WHAT YOU SHOULD DO ▸
Begin at the line containing "Continue the three.js" and stop at the line containing "places[:, 1] += lift"; copy those lines exactly, ends included, and nothing else.

Scripts that build objects ▸
☆ ☆ ☆ ☆ ☆ ☆ ☆
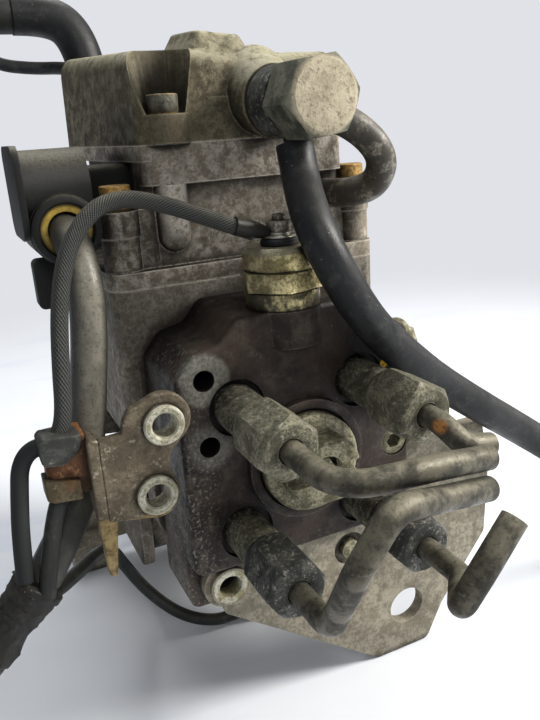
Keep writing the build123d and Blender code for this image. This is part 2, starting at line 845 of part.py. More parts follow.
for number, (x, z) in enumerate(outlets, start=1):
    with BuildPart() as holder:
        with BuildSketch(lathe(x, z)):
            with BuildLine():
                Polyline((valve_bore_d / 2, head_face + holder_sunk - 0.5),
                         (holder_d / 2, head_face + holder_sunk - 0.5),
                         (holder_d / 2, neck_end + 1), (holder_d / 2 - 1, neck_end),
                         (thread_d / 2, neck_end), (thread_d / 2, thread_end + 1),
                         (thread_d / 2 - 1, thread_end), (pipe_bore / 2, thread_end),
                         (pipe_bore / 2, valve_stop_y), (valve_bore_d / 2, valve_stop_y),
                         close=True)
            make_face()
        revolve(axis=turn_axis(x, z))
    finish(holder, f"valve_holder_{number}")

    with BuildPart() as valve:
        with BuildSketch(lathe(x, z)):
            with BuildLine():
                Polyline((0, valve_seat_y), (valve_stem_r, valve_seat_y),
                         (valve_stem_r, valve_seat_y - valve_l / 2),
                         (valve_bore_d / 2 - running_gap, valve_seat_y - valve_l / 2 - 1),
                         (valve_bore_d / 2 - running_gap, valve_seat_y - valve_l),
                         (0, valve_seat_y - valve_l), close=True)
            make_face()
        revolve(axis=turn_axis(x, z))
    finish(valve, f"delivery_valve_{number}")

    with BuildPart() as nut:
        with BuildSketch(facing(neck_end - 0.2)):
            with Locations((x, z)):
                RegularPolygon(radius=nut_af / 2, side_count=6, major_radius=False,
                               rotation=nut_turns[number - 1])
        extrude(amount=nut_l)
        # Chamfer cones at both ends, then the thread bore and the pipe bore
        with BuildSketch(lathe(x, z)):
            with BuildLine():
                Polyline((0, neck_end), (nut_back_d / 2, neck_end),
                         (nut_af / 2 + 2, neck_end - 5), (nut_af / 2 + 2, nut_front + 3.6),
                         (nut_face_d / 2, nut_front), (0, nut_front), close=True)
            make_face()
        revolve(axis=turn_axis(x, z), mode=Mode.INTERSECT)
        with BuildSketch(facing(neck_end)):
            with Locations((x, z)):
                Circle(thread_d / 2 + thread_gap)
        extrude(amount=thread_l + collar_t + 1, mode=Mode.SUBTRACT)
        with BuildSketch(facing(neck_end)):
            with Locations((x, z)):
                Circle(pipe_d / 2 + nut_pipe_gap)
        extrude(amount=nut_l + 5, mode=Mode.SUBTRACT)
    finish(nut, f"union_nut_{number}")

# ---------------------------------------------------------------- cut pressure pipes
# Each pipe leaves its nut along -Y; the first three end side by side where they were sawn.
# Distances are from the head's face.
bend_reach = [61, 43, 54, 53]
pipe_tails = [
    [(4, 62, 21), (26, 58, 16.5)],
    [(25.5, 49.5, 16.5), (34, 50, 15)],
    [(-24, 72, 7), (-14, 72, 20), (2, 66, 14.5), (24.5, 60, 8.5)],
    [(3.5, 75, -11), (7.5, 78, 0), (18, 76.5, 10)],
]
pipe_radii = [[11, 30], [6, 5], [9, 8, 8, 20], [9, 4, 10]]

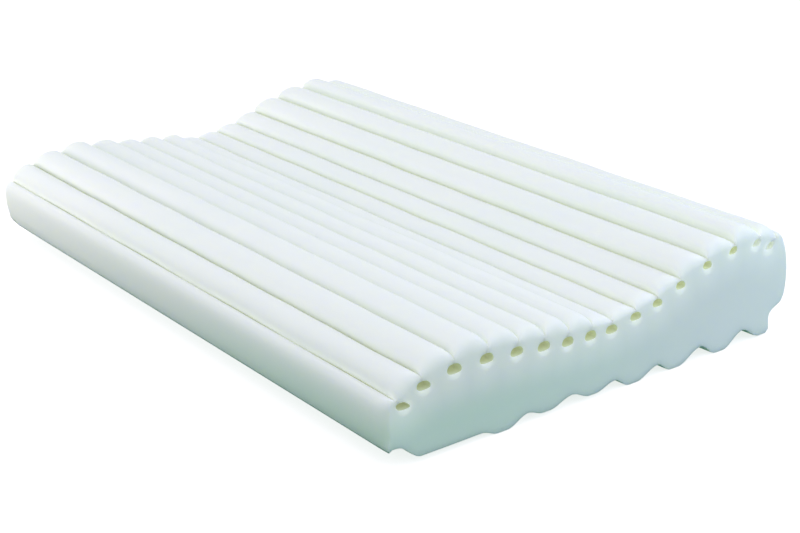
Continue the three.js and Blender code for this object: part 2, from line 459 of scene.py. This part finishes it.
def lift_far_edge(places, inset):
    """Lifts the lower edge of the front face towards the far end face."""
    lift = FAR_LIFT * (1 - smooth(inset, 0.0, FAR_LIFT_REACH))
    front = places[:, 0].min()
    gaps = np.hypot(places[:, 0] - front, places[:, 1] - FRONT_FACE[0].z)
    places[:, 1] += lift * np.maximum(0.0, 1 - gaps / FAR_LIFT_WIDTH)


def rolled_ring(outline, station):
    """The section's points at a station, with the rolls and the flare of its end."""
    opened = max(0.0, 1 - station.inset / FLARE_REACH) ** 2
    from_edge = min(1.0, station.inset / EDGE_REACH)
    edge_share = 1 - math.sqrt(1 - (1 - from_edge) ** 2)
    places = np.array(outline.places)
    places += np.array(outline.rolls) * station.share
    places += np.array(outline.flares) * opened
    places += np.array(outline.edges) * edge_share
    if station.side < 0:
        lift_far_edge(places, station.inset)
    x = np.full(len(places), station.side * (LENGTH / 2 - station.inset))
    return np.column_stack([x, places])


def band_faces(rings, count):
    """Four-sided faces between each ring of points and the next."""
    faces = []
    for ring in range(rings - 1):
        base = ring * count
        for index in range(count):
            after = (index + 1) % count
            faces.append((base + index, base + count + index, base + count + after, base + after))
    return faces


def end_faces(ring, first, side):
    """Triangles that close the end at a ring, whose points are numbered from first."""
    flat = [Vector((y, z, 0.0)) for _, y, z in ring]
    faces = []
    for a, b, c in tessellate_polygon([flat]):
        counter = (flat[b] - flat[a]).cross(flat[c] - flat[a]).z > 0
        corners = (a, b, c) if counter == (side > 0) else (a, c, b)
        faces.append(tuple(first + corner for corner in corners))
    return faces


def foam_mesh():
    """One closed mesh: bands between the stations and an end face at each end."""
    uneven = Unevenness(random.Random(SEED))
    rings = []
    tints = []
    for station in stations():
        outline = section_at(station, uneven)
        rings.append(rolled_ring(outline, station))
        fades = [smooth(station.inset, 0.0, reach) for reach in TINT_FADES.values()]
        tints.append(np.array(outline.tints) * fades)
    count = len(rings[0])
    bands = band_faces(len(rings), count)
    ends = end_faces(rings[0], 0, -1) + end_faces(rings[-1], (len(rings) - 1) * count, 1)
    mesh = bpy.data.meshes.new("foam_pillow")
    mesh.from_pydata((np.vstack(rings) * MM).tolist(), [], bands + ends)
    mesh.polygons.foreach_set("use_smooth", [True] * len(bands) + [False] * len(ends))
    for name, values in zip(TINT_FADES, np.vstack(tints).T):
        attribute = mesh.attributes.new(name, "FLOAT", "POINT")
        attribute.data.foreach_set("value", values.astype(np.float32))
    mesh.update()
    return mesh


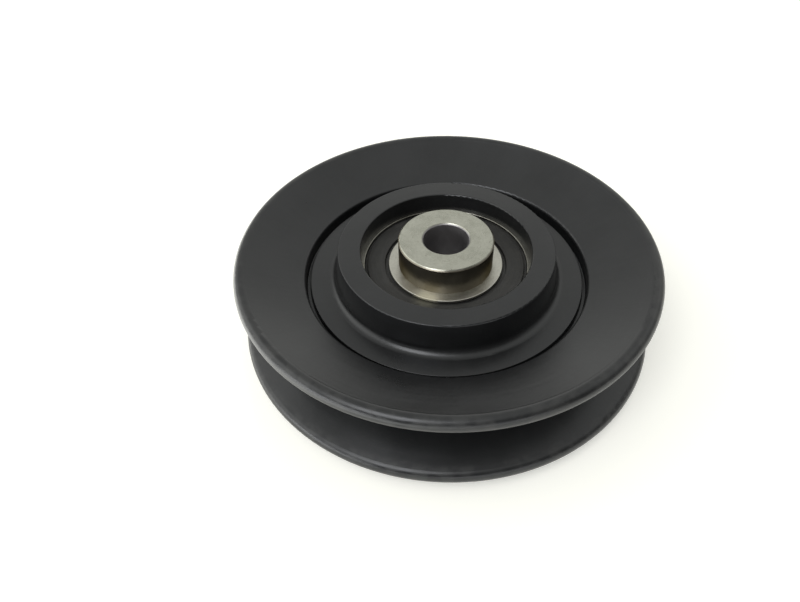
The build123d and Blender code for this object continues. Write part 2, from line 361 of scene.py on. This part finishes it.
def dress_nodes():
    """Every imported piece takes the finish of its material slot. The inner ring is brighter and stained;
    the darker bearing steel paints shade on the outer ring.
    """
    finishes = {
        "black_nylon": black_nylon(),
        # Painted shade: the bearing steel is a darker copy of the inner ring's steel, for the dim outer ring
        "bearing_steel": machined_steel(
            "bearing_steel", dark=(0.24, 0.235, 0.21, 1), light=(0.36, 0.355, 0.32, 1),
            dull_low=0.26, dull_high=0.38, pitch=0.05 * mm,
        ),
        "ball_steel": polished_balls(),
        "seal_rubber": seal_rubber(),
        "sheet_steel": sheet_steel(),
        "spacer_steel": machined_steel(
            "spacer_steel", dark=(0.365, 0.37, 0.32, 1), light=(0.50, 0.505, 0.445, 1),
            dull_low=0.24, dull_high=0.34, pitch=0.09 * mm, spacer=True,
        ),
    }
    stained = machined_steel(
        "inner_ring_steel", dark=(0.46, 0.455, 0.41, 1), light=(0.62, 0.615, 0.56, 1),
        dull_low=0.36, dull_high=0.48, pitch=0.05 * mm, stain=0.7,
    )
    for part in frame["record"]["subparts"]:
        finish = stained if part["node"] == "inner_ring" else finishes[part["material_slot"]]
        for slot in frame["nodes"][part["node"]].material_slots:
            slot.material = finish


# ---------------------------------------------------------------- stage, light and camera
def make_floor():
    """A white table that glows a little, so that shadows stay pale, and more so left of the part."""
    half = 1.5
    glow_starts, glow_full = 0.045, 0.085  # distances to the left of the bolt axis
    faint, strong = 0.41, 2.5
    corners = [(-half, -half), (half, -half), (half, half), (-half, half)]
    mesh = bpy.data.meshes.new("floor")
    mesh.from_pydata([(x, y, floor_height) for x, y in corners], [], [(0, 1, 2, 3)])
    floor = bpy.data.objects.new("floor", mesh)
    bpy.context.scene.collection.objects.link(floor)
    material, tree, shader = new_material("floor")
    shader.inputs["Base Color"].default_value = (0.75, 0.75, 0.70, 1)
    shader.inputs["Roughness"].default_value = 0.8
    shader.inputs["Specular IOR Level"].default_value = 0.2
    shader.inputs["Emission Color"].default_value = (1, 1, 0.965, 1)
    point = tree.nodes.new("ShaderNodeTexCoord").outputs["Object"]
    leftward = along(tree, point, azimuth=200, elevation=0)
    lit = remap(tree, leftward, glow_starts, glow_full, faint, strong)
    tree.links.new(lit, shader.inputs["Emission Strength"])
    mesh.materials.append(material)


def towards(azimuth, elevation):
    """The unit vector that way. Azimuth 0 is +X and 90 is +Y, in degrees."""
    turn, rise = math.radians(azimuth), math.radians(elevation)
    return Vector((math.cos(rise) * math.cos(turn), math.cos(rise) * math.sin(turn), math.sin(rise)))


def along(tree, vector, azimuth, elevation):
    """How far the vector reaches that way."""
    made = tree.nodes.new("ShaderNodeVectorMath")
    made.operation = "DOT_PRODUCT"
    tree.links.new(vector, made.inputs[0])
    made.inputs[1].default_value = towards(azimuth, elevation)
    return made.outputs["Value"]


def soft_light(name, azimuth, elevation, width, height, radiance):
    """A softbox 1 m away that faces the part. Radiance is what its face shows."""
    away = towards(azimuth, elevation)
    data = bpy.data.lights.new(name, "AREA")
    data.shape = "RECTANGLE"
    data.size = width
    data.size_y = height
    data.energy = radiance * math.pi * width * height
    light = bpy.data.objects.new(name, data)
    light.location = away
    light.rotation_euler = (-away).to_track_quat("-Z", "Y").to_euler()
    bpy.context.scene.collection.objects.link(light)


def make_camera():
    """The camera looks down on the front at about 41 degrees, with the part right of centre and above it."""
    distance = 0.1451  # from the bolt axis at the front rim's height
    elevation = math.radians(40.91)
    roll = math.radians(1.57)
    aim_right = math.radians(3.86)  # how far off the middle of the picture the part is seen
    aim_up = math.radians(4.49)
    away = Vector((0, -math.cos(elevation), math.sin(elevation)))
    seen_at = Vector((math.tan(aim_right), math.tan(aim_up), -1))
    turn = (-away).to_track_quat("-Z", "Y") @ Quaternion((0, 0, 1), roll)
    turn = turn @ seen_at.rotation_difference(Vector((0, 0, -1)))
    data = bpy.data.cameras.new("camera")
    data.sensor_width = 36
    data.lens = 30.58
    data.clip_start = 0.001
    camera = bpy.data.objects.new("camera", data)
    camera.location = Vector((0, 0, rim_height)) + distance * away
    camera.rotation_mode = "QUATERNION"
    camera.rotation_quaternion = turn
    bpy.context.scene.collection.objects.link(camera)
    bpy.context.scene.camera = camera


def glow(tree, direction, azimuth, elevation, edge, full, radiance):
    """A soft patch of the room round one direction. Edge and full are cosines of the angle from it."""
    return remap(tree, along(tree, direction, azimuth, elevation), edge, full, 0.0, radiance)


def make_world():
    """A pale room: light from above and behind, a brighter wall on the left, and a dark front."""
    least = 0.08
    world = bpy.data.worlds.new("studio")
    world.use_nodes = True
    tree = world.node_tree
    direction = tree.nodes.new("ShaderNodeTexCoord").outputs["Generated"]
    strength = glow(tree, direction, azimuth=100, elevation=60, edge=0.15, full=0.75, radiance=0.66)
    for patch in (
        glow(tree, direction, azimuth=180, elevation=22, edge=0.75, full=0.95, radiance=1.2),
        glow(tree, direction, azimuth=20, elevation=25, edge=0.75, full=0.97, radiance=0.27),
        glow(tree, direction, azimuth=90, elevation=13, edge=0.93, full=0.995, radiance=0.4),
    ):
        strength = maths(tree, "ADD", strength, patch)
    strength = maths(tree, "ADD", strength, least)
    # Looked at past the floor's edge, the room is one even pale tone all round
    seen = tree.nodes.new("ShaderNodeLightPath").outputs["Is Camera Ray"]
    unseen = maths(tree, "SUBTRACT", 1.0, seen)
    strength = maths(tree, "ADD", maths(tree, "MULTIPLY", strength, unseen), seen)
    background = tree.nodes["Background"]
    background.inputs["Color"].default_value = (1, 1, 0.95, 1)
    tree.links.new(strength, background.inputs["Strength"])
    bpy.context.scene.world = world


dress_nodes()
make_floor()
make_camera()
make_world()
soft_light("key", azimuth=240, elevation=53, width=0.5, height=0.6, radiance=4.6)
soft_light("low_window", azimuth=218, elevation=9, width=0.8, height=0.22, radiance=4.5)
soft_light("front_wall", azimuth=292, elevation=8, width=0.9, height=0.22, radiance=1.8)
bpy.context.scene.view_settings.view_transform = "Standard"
☆ ☆ ☆ ☆ ☆ ☆ ☆
EXERCISE RESULT ▸
Continue the three.js and Blender code for this object: part 2, from line 459 of scene.py. This part finishes it.
def lift_far_edge(places, inset):
    """Lifts the lower edge of the front face towards the far end face."""
    lift = FAR_LIFT * (1 - smooth(inset, 0.0, FAR_LIFT_REACH))
    front = places[:, 0].min()
    gaps = np.hypot(places[:, 0] - front, places[:, 1] - FRONT_FACE[0].z)
    places[:, 1] += lift * np.maximum(0.0, 1 - gaps / FAR_LIFT_WIDTH)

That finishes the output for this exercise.